Anyway, I want to talk about clothing. To be specific, winter clothing. I think my mother is confused. I'll bullet point my issues to make it easier for her (and the rest of you adult lot) to understand.

  • I'm not keen on shoes. I thought I'd made this clear by repeatedly taking them off and throwing them into the boot area as soon as I'm safely out of reach in my car seat. But no, still she persists. It's getting worse. She now expects me to wear wellington boots when it's wet. These are ridiculous attire. They are uncomfortable, cold and chafe my sensitive calves. (Other toddlers, listen up, I have found the best way to make your feelings clear about wellingtons is to cry until you're bright red and then soil your nappy just as your parent/other person your parent has palmed you off on whilst they 'work,' has dressed you in outdoor attire. It teaches them a lesson).
  • Socks are similarly irritating. Mother thinks she's gotten round my sock hatred by buying Gap socks with roll down tops that apparently 'stay put'. Well, I have news for you mother, these 'intelligent triple roll socks' are no match for my newly developed fine motor skills. I am on a crusade to free my toes of sock constraints. So into the boot they go along with stupid shoes. Hurrah!
  • I don't like hats. Not sun hats, not swimwear hats (who on earth thought a wet hat were a good idea? I don't see any adults wearing wet hats in the pool) and certainly not wooly hats. They impair my hearing and also, at times, my vision. I like my ears being cold, it means I get to tug on them and sometimes if I cry enough, the adult person in charge gives me that pink stuff on a spoon. I like that. It tastes of strawberries and induces dreams of halcyon days.
  • Gloves. Gloves are bad. They itch and they taste bad. They make picking my nose tricky too. Covering them in woolen cars and buses doesn't make them 'fun', it just makes me disrespect the adult who chose them even more. Their low expectations of what amuses me only lead me to believe they are of substandard intelligence and creativity.
  • Coats can be interesting, but only for gnawing purposes. I find the best coats to gnaw on are the ones from Boden or John Lewis. You need a really expensive coat to illicit the best sign of desperation from your care giver. My older brother managed to gnaw all the way through to the lining on one £35 duffle coat. This is the kind of greatness I aspire to. Currently mother has me in a second-hand eBay coat, so I am saving my energy for when I outgrow it and she upgrades.
  • I've left the best 'till last. Or moreover, the worst. All in one wetplay suits. WHO INVENTED THESE? The point of jumping in puddles is to primarily get everyone else around you wet. Sometimes, in the line of duty, you have to take one for the team and get soaked yourself. This is okay, I can live with it if enough adults are soaked through too. These all in one 'splash suits' are the opposite of fun; they signal that the adults are okay about this splashing endeavour. Listen up and listen good: refuse to wear one. Scream, shout, cry, run, do whatever you have to do. If you fail and are wrestled into one, simply jot the moment down on your internal list to be used once the adults are reliant on us. I'll put it simply for you: I will not be taking either parent any wine when they are in a care home. It's a long game to play admittedly, but revenge is a dish best served cold, or rather dry.

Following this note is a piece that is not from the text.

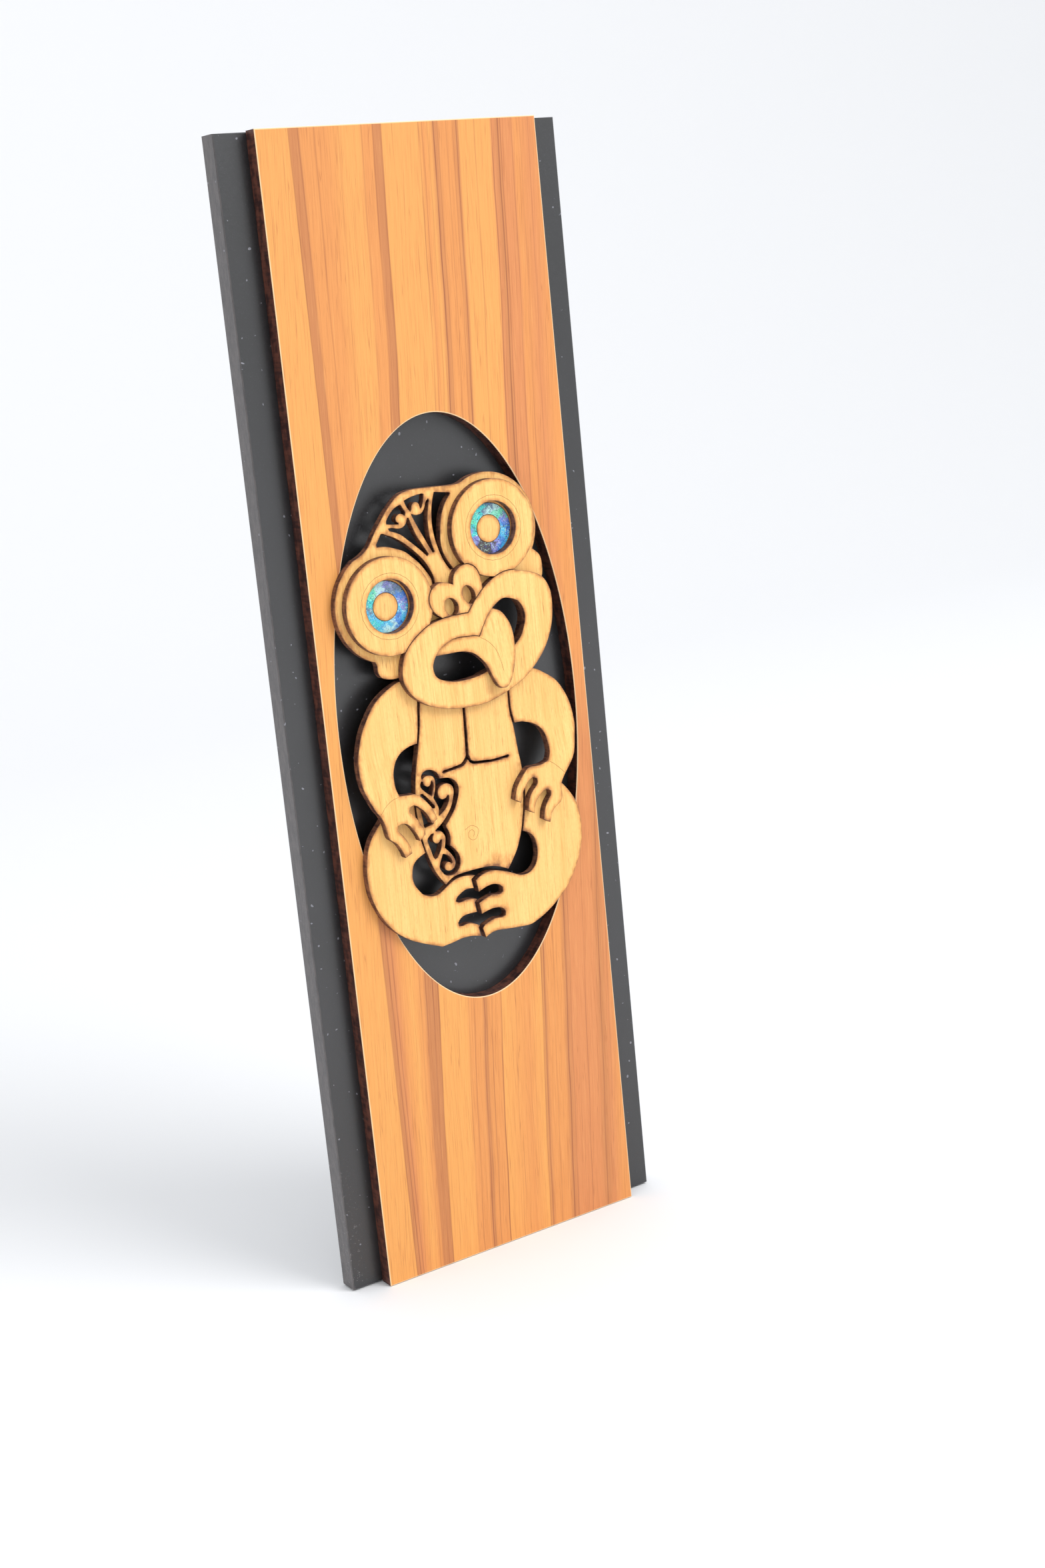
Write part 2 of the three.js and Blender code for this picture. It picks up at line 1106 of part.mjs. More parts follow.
const rightLegEdge = outline(
  smooth([
    [18.9, -46.1],
    [20.1, -41],
    [20.8, -37.5],
    [21.5, -31],
    [21.7, -25.6],
  ]),
  smooth([
    [21.7, -25.6],
    [28, -25.6],
    [33.6, -28.2],
    [37.2, -31.9],
    [40.4, -35.9],
    [43, -40.6],
    [44.2, -46.5],
    [44.2, -51],
    [43.6, -55.9],
    [41.2, -62.4],
    [36.8, -69.5],
    [30.9, -74.9],
    [25.1, -78.6],
    [19.8, -80.8],
    [16.8, -81.1],
    [9.8, -80.5],
    [4.5, -79.9],
    [1.5, -80.2],
    [-0.9, -81.3],
  ]),
  smooth([
    [-0.9, -81.3],
    [-1.9, -77.6],
  ]),
  smooth([
    [-1.9, -77.6],
    [-0.4, -76.4],
    [3.7, -75.3],
    [7.2, -75.5],
    [8.4, -74.6],
    [7.8, -72.8],
    [5.9, -71.7],
    [3.2, -71.4],
    [1, -71.7],
    [-1.6, -72.3],
  ]),
  smooth([
    [-1.6, -72.3],
    [-2.3, -68.2],
  ]),
  smooth([
    [-2.3, -68.2],
    [-0.7, -67.5],
    [3.3, -66.4],
    [6.4, -66.9],
    [8.2, -66],
    [8, -64.4],
    [6.3, -63.2],
    [3.8, -62.6],
    [1, -63],
    [-1.9, -64],
  ]),
  smooth([
    [-1.9, -64],
    [-2.7, -59.6],
  ]),
  smooth([
    [-2.7, -59.6],
    [-0.6, -58.4],
    [2.2, -57.7],
    [5.2, -57.7],
    [8.1, -58.5],
    [12.2, -60.1],
    [15.1, -61.5],
    [17.6, -62.1],
    [20.4, -61.6],
    [22.8, -59.6],
    [24, -56.5],
    [24.2, -53],
    [23.3, -49.4],
    [21.2, -47.2],
    [18.9, -46.1],
  ]),
);

function leg(edge) {
  return plate(edge, [], PANEL_FRONT, FIGURE_FRONT);
}

// Arms

// Each arm is one plate with its hand. It leaves the shoulder level with the torso and rises by
// one sheet before the wrist, so that the hand lies on the thigh and the torso.
const leftArmEdge = outline(
  smooth([
    [-18.4, 10.4],
    [-21.4, 15.2],
    [-24.6, 16.4],
    [-28.5, 15],
    [-31.4, 13.5],
    [-34.4, 11.3],
    [-37.3, 8.2],
    [-41.4, 1.5],
    [-43.8, -5.9],
    [-44.7, -11.5],
    [-44.5, -16.7],
    [-43.4, -20.6],
    [-41.2, -25.4],
    [-39.6, -27.7],
  ]),
  smooth([
    [-39.6, -27.7],
    [-38.5, -30],
    [-37.8, -32.7],
    [-37.4, -35.2],
    [-36.8, -36.6],
    [-35.5, -37.7],
    [-34, -39.1],
    [-32.4, -41.8],
    [-31.5, -44.3],
  ]),
  smooth([
    [-31.5, -44.3],
    [-28.7, -43.2],
  ]),
  smooth([
    [-28.7, -43.2],
    [-29, -41.2],
    [-30.1, -38.6],
    [-31.5, -36.4],
    [-33, -34.5],
    [-33.4, -33],
    [-32.4, -32.3],
    [-30.3, -32.4],
    [-28.7, -33.4],
    [-27.4, -35],
    [-26, -37.3],
    [-25.1, -39.6],
  ]),
  smooth([
    [-25.1, -39.6],
    [-22.7, -37.7],
  ]),
  smooth([
    [-22.7, -37.7],
    [-22.9, -36.2],
    [-24.2, -33.6],
    [-25.6, -31.3],
    [-27.6, -29],
    [-27.9, -27.7],
    [-26.9, -26.7],
    [-25.3, -27],
    [-23.7, -28.2],
    [-21.9, -30],
    [-20.6, -32.2],
    [-19.6, -34.6],
  ]),
  smooth([
    [-19.6, -34.6],
    [-17.3, -33.3],
  ]),
  smooth([
    [-17.3, -33.3],
    [-18.5, -30],
    [-20.1, -27.5],
    [-22.4, -24.8],
    [-24.6, -23.1],
    [-27.2, -22.7],
    [-31.2, -22.4],
  ]),
  smooth([
    [-31.2, -22.4],
    [-32.1, -19.6],
    [-32, -15.2],
    [-31, -12.2],
    [-29.6, -10],
    [-27.7, -8.3],
    [-25.5, -7.2],
    [-23.2, -6.5],
    [-20.6, -6.2],
  ]),
  smooth([
    [-20.6, -6.2],
    [-19.9, -2.9],
    [-19.4, 0.6],
    [-19, 4.7],
    [-18.4, 10.4],
  ]),
);

const rightArmEdge = outline(
  smooth([
    [19, 10.6],
    [24, 12.8],
    [30.2, 11.3],
    [33.3, 9.7],
    [38.6, 5.9],
    [42.1, 0.9],
    [44.3, -4.7],
    [44.7, -10.8],
    [44, -14.4],
    [42.5, -20.2],
    [40.9, -23.6],
    [37.4, -28.1],
  ]),
  smooth([
    [37.4, -28.1],
    [35.5, -31.1],
    [35.1, -33.5],
    [35.2, -35.6],
    [34.6, -37.8],
    [31.8, -39.6],
    [30.1, -41.4],
    [29.6, -43.2],
    [29, -44.6],
  ]),
  smooth([
    [29, -44.6],
    [26.5, -43],
  ]),
  smooth([
    [26.5, -43],
    [26.9, -40.5],
    [27.8, -38.2],
    [29.2, -36.1],
    [30.3, -34.8],
    [30.3, -32.9],
    [29, -32.4],
    [27.4, -32.7],
    [25.8, -33.9],
    [24.2, -35.5],
    [23.2, -37.7],
    [22.7, -39.9],
  ]),
  smooth([
    [22.7, -39.9],
    [20.2, -38.4],
  ]),
  smooth([
    [20.2, -38.4],
    [20.8, -35.5],
    [21.7, -33.2],
    [23.4, -31.1],
    [25, -29.7],
    [25.2, -27.9],
    [24.2, -26.9],
    [22.8, -27],
    [21, -28.3],
    [19.1, -30.8],
    [18.2, -32.7],
    [17.6, -35],
  ]),
  smooth([
    [17.6, -35],
    [15.1, -33.4],
  ]),
  smooth([
    [15.1, -33.4],
    [16, -30],
    [17.5, -27.4],
    [20.1, -24.5],
    [22.2, -23],
    [25.1, -23],
    [27.8, -22.9],
    [30.6, -22],
  ]),
  smooth([
    [30.6, -22],
    [31.9, -19.2],
    [31.9, -15.8],
    [31.2, -12.3],
    [29.7, -9.9],
    [27.2, -8.1],
    [25, -7.3],
    [22.7, -6.6],
    [19.8, -6.5],
  ]),
  smooth([
    [19.8, -6.5],
    [19.2, -3.2],
    [18.8, 0.6],
    [19, 10.6],
  ]),
);

function arm(edge) {
  const rise = (z) =>
    SHEET * THREE.MathUtils.clamp((ARM_BEND.top - z) / (ARM_BEND.top - ARM_BEND.bottom), 0, 1);
  const flat = toSolid(plate(edge, [], PANEL_FRONT, FIGURE_FRONT));
  const [shoulder, rest] = flat.splitByPlane([0, 0, 1], ARM_BEND.top);
  const [forearm, hand] = rest.splitByPlane([0, 0, 1], ARM_BEND.bottom);
  const [first, ...others] = [shoulder, forearm, hand].map((part) => {
    const sheared = toGeometry(part);
    const corners = sheared.getAttribute("position");
    for (let i = 0; i < corners.count; i += 1) {
      corners.setY(i, corners.getY(i) - rise(corners.getZ(i)));
    }
    return toSolid(sheared);
  });
  return toGeometry(others.reduce((whole, part) => whole.add(part), first));
}

// Materials

const blackBoard = new THREE.MeshStandardMaterial({ color: 0x3f4247, roughness: 0.7, metalness: 0 });
const rimuVeneer = new THREE.MeshStandardMaterial({ color: 0xd2935a, roughness: 0.5, metalness: 0 });
const figureWood = new THREE.MeshStandardMaterial({ color: 0xf0c078, roughness: 0.6, metalness: 0 });
const pauaShell = new THREE.MeshStandardMaterial({ color: 0x58a9b4, roughness: 0.25, metalness: 0 });

function piece(name, geometry, material) {
  const mesh = new THREE.Mesh(geometry, material);
  mesh.name = name;
  return mesh;
}

const panel = new THREE.Group();
panel.add(
  piece("backing_board", backingBoard(), blackBoard),
  piece("veneer_panel", veneerPanel(), rimuVeneer),
  piece("head_plate", headPlate(), figureWood),
  piece("torso", torso(), figureWood),
  piece("left_leg", leg(leftLegEdge), figureWood),
  piece("right_leg", leg(rightLegEdge), figureWood),
  piece("left_arm", arm(leftArmEdge), figureWood),
  piece("right_arm", arm(rightArmEdge), figureWood),
  piece("left_eye_disc", eyeDisc(LEFT_EYE), figureWood),
  piece("right_eye_disc", eyeDisc(RIGHT_EYE), figureWood),
  piece("left_paua_ring", pauaRing(LEFT_EYE), pauaShell),
  piece("right_paua_ring", pauaRing(RIGHT_EYE), pauaShell),
  piece("nose", nose(), figureWood),
  piece("lips", lips(), figureWood),
  tongue(),
);

export default panel;
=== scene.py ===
"""Tiki wall panel: the finish of every piece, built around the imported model. Metres, in the model's own frame."""

import math

import bpy
import numpy as np
from mathutils import Euler, Matrix, Vector
from mathutils.geometry import delaunay_2d_cdt


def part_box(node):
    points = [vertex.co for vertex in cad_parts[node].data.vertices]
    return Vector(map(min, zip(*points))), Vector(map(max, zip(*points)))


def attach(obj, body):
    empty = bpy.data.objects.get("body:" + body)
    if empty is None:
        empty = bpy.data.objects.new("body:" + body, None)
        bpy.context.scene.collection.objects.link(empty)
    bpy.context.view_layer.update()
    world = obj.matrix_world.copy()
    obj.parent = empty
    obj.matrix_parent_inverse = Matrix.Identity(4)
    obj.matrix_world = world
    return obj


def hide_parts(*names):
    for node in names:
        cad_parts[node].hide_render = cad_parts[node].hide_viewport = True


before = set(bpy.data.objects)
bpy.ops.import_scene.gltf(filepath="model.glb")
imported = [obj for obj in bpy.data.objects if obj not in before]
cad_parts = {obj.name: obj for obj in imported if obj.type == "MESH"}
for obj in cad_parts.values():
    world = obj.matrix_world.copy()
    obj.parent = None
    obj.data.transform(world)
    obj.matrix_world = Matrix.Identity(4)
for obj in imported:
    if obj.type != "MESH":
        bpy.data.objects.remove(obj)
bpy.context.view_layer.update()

# Driving sizes in millimetres, as the outlines are drawn
MM = 0.001
WELD = 0.002
ARRIS = 0.12
OUTLINE_STEP = 0.45
FACE_STEP = 1.1
CORNER = math.radians(42)
RIM_BURN = 0.45
RIM_FADE = 0.25
WALL_TURN = 0.08
GROOVE_WIDTH = 0.26
GROOVE_DEPTH = 0.1
GROOVE_BURN = 0.85
SOOT_REACH = 0.9
FRONT = np.array([0.0, -1.0, 0.0])

# The arms rise by one sheet between the elbow and the wrist
ARM_RISE = {"top": -6.0, "bottom": -22.0, "height": 3.0, "round": 3.0}

EYES = {
    "left": {"disc": (-26.8, 42.9), "ring": (-27.0, 42.6)},
    "right": {"disc": (17.1, 63.5), "ring": (17.0, 63.1)},
}
EYE_LINE = {"radius": 11.3, "sides": 22}
PAUA = {"inner": 4.9, "outer": 8.85, "thickness": 1.0, "edge": 0.12}


def srgb(red, green, blue):
    """A display colour from 0 to 255 as the linear colour that a shader takes."""
    value = np.array([red, green, blue]) / 255.0
    linear = np.where(value <= 0.04045, value / 12.92, ((value + 0.055) / 1.055) ** 2.4)
    return (*(float(part) for part in linear), 1.0)


# Reading the model

def welded(node):
    """Corners in millimetres and triangles of a model node, with its doubled corners merged."""
    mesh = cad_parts[node].data
    mesh.calc_loop_triangles()
    corners = np.empty(len(mesh.vertices) * 3)
    mesh.vertices.foreach_get("co", corners)
    triangles = np.empty(len(mesh.loop_triangles) * 3, int)
    mesh.loop_triangles.foreach_get("vertices", triangles)
    corners = corners.reshape(-1, 3) / MM
    key = np.round(corners / WELD).astype(int)
    _, first, back = np.unique(key, axis=0, return_index=True, return_inverse=True)
    return corners[first], back.reshape(-1)[triangles].reshape(-1, 3)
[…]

Back to mother. She wants to tell you about this soup. I refused to eat it but she says it was 'yummy'. I'll leave it up to you to decide.

Lots of great recipes like this in my books, Recipes from a Normal Mum, (available on Amazon, at The Works, Waterstones, WHSmith, The Book Depository and many smaller outlets) and The Power of Frozen (available exclusively in Iceland stores and through their website).

Ingredients:

  • 2 tbsp olive oil or coconut oil
  • 1 large onion, peeled and roughly chopped
  • 500g peeled and sliced sweet potato (about 5 small potatoes)
  • 1 tsp black pepper
  • 4 garlic cloves, peeled and crushed
  • 2 litres warm vegetable stock (either homemade or using a stock cube)
  • 430g peeled and sliced carrots, (about 4 large)
  • 30g coriander, stalks and all

Warm the oil in a large saucepan over a low heat. Add the onion, potato, pepper and garlic and fry for about 5 minutes. Add the stock ans carrots, cover with a lid and turn up the heat. Bring to the boil and then reduce to a simmer for about 20 minutes or until a knife passes through the carrots easily. (They take longer to cook than the potato). Add the coriander and blend using a stick blender or liquidiser.

This soup freezes well and keeps in the fridge for 3 days, well covered. It's especially delicious served with some fried crispy onions on top.

NB: If coriander seems like a strong flavour to you (I think some people are very sensitive to it) then add a quarter of it, blend and taste before adding any more.